Copy the data exactly from the line that contains "return geometry;" through the line that contains "# Sizes are", keeping both end lines and leaving out everything else.

◇ ◇ ◇ ◇

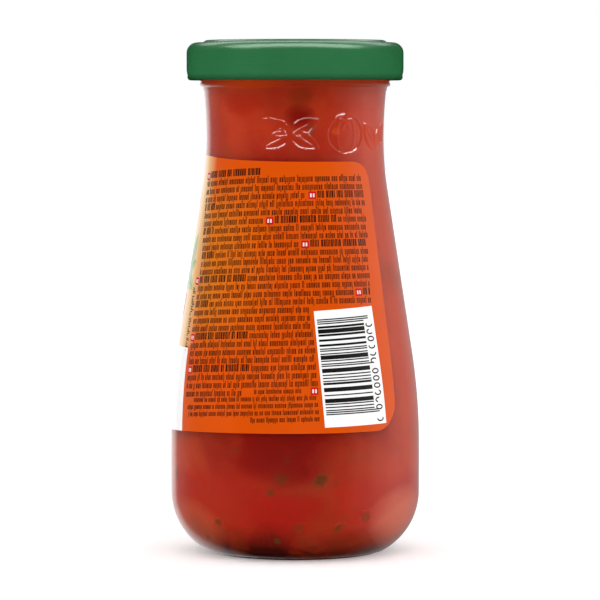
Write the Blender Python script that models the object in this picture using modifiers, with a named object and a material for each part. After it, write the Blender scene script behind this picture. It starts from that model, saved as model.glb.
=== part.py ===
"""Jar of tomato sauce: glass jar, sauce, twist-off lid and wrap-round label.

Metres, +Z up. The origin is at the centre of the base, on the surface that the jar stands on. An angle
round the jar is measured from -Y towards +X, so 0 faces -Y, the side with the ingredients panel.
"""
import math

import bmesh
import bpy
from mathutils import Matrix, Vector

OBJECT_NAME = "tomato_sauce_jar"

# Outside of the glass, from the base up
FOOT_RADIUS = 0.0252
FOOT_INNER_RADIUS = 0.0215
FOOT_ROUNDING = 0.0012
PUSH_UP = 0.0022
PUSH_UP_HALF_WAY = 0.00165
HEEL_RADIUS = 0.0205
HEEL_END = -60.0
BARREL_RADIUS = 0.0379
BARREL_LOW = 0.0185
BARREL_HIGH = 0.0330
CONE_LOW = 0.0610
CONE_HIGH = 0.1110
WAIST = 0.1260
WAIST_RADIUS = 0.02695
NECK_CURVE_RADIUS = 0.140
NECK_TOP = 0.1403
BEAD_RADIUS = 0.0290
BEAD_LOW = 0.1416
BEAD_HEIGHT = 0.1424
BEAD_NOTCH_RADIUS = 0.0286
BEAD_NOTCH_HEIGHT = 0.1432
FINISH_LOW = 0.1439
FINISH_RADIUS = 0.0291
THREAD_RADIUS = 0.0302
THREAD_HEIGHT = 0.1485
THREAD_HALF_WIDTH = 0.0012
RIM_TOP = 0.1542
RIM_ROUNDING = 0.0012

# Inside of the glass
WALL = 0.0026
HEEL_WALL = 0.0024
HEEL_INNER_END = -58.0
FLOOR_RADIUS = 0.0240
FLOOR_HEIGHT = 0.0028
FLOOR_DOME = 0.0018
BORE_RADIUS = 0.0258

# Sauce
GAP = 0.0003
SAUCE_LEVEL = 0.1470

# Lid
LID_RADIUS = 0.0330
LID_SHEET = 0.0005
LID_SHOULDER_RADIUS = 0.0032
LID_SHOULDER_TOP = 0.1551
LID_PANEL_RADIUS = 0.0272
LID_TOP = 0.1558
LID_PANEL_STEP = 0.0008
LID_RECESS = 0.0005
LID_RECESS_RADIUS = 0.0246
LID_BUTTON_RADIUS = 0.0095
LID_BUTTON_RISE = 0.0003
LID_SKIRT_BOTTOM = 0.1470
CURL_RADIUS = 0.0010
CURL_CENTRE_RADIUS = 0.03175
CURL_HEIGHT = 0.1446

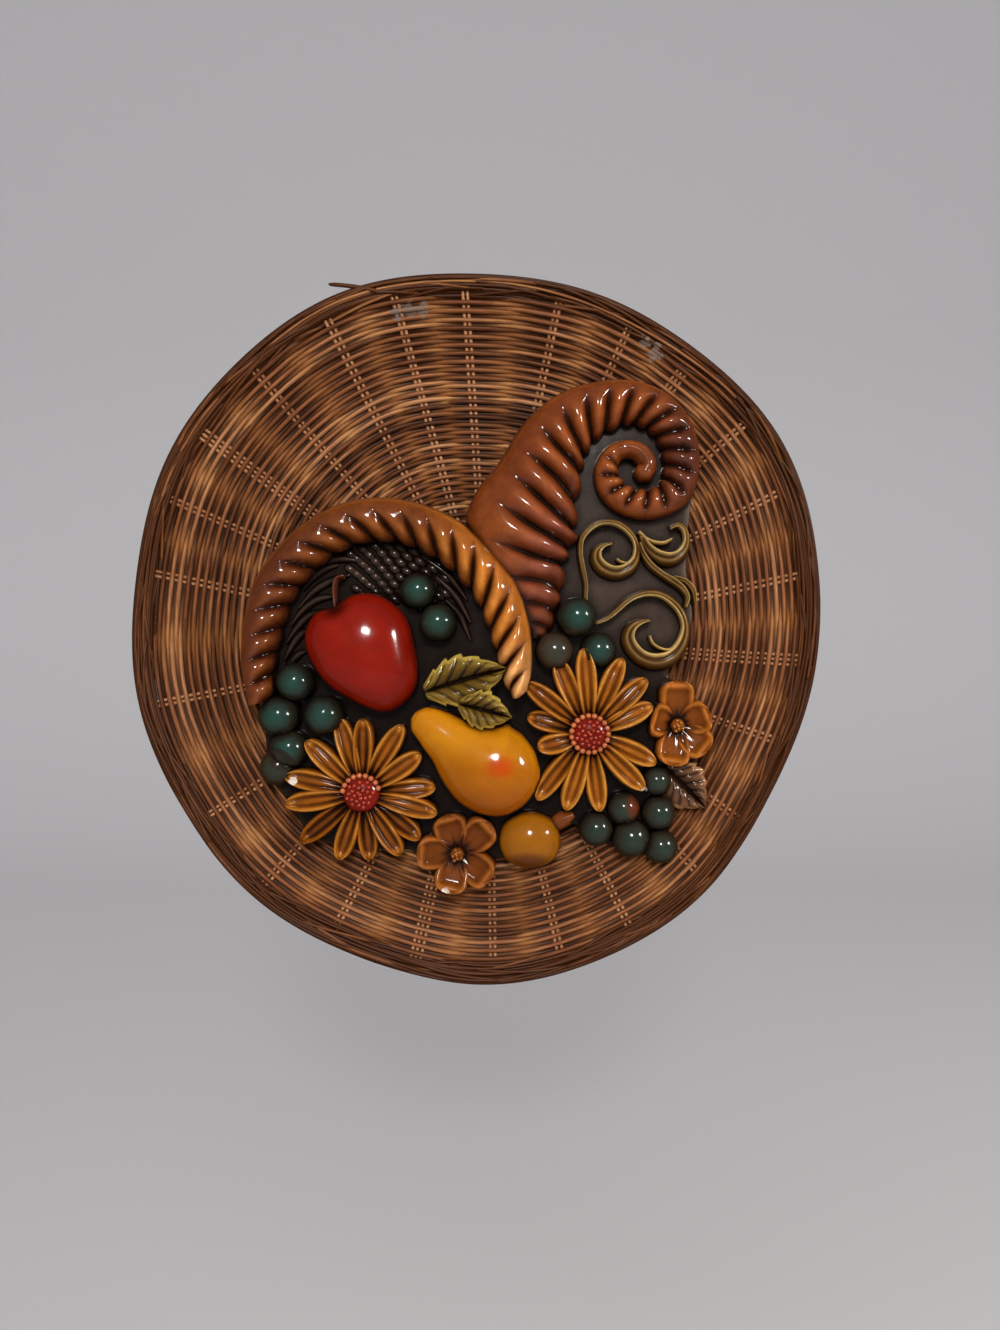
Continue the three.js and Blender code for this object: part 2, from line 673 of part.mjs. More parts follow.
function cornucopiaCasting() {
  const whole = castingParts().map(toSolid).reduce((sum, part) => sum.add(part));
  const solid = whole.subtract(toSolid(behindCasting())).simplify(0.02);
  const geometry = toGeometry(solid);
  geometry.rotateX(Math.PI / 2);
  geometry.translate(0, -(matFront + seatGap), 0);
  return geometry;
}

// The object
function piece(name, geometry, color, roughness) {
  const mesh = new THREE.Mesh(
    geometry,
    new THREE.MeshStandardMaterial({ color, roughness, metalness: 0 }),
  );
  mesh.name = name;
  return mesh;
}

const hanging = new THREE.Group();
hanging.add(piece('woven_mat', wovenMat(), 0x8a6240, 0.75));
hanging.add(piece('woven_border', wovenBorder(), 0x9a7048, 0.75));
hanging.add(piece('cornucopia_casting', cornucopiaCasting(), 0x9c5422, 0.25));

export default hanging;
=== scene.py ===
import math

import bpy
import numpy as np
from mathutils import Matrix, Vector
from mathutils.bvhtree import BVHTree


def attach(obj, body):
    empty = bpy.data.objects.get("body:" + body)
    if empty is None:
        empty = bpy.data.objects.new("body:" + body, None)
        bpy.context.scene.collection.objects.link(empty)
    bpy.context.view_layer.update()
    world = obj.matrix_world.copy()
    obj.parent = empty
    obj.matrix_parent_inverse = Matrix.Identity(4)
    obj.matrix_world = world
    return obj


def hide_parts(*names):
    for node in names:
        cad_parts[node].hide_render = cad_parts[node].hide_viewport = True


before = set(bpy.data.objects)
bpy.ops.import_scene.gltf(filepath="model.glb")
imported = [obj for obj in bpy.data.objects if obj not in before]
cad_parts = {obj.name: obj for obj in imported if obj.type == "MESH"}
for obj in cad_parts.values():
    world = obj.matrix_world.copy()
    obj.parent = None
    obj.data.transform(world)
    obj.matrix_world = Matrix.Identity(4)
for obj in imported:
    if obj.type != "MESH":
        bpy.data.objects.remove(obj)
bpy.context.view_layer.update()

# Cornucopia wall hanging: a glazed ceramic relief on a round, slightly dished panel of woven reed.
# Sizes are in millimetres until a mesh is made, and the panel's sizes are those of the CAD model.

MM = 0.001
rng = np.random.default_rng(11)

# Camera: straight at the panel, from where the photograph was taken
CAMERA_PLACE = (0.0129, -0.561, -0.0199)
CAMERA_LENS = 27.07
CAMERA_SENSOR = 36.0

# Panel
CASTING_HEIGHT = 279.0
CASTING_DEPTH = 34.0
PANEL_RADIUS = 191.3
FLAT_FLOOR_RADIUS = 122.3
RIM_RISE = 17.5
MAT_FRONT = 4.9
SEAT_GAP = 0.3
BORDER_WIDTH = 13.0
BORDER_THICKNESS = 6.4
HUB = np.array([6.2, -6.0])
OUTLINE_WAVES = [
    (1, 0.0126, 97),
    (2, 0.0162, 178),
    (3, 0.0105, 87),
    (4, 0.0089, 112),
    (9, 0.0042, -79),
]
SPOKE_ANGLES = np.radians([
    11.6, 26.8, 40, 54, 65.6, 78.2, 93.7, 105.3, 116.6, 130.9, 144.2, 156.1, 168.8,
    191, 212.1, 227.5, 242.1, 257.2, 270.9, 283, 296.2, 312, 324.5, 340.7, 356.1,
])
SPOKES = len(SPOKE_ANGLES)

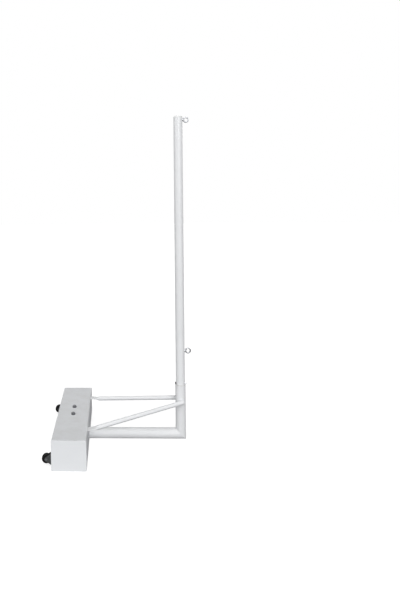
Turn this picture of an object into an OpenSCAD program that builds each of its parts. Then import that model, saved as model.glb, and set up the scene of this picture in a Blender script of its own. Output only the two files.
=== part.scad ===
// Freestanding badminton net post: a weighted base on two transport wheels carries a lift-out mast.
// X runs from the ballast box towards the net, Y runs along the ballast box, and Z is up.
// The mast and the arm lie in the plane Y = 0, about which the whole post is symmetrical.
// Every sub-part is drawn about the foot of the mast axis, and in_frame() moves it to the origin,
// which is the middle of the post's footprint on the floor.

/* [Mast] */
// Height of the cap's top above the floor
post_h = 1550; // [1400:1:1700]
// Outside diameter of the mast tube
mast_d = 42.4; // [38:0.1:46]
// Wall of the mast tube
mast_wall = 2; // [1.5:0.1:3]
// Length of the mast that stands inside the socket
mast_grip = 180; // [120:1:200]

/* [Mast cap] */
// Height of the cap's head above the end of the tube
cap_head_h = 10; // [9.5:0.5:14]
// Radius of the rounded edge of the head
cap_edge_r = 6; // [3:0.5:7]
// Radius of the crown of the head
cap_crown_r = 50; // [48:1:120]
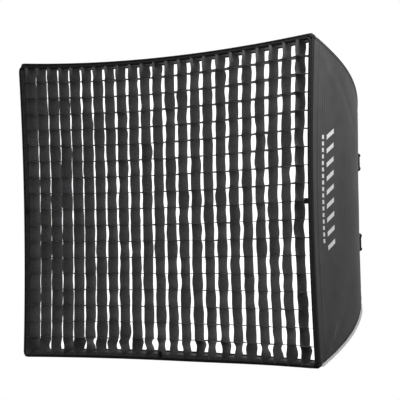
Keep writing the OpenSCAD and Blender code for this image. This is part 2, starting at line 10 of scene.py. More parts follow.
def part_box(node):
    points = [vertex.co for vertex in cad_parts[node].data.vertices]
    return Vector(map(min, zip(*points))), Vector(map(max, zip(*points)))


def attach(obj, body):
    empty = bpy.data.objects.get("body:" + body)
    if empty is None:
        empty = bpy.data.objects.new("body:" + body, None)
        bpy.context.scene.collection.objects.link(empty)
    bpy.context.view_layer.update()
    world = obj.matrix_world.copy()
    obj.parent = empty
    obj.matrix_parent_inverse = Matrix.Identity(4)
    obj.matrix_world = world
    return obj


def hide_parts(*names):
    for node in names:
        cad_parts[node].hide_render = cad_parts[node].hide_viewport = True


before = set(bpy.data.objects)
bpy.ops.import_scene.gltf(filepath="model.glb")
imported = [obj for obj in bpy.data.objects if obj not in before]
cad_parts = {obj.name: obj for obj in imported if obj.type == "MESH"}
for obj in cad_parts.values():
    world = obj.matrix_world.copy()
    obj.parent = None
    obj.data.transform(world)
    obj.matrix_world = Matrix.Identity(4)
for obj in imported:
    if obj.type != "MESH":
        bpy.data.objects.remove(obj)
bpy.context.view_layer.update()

◇ ◇ ◇ ◇

EXPECTED OUTPUT:
  return geometry;
}

// The object
function piece(name, geometry, color, roughness) {
  const mesh = new THREE.Mesh(
    geometry,
    new THREE.MeshStandardMaterial({ color, roughness, metalness: 0 }),
  );
  mesh.name = name;
  return mesh;
}

const hanging = new THREE.Group();
hanging.add(piece('woven_mat', wovenMat(), 0x8a6240, 0.75));
hanging.add(piece('woven_border', wovenBorder(), 0x9a7048, 0.75));
hanging.add(piece('cornucopia_casting', cornucopiaCasting(), 0x9c5422, 0.25));

export default hanging;
=== scene.py ===
import math

import bpy
import numpy as np
from mathutils import Matrix, Vector
from mathutils.bvhtree import BVHTree


def attach(obj, body):
    empty = bpy.data.objects.get("body:" + body)
    if empty is None:
        empty = bpy.data.objects.new("body:" + body, None)
        bpy.context.scene.collection.objects.link(empty)
    bpy.context.view_layer.update()
    world = obj.matrix_world.copy()
    obj.parent = empty
    obj.matrix_parent_inverse = Matrix.Identity(4)
    obj.matrix_world = world
    return obj


def hide_parts(*names):
    for node in names:
        cad_parts[node].hide_render = cad_parts[node].hide_viewport = True


before = set(bpy.data.objects)
bpy.ops.import_scene.gltf(filepath="model.glb")
imported = [obj for obj in bpy.data.objects if obj not in before]
cad_parts = {obj.name: obj for obj in imported if obj.type == "MESH"}
for obj in cad_parts.values():
    world = obj.matrix_world.copy()
    obj.parent = None
    obj.data.transform(world)
    obj.matrix_world = Matrix.Identity(4)
for obj in imported:
    if obj.type != "MESH":
        bpy.data.objects.remove(obj)
bpy.context.view_layer.update()

# Cornucopia wall hanging: a glazed ceramic relief on a round, slightly dished panel of woven reed.
# Sizes are in millimetres until a mesh is made, and the panel's sizes are those of the CAD model.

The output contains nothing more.